Alex: Far from being a burden, being from the Delta is my students’ superpower. It makes them resilient, heirs to a rich culture of music, civil rights heroes, and regular folks who made due in insurmountable circumstances. It makes them honest about our country, having experienced the worst of the country while being simultaneously promised in school, by loved ones, by what they see and read every day they could inherit the best of it. It builds big dreams that are so important to make come true--- and teachers can help, even if we’re building the plane as it leaves the runway. We get to imagine and work with students like Meara as we figure out a way to create a world where those dreams are true.

Everything Meara has done over the past four years (arguably maybe beyond that) has been in service of her goals. Every hour of ACT practice, late nights of study, and conversation with me picking and parsing out what she has and has not been exposed to in the world led her to be one of the very few in the Delta, much less Mississippi, to be accepted into an Ivy League.

Meara: I want to pursue a double major if possible at Yale. I plan to eventually study law, and so I want to study political science and psychology with a focus on forensics and criminal activity. I want to be surrounded by people who take their education seriously. 
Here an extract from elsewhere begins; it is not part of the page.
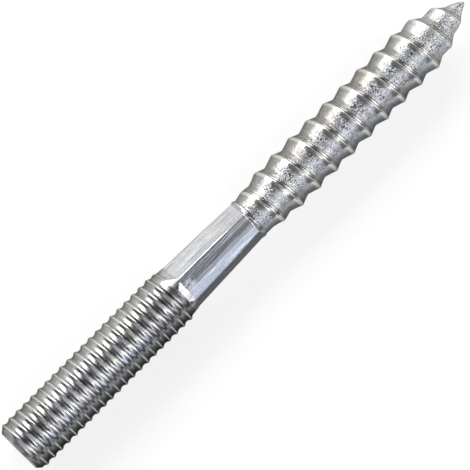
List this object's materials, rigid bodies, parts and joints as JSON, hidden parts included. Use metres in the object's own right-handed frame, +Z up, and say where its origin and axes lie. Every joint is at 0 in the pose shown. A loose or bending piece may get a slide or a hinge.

There’s so much injustice on a daily basis.  I want to be the person who at least helps stop that. I want to be someone who prosecutes criminals like George Zimmerman or someone who helps a person who went to jail for a possession charge and is now serving 25 years something as small as that. It ignites a spark in me; I have the ability to be the voice for my community.  I want people to know I come from Leland. They should know I come from Mississippi. People look at me and my community and know we face a lot of poverty and problems, but people like me can be anything they want to be. Coming from Leland doesn’t stop me. People from Mississippi can do it. Kids from low-income schools can do it.  We can do it, and I want people to see and know that. Especially people who look like me and are from places like me.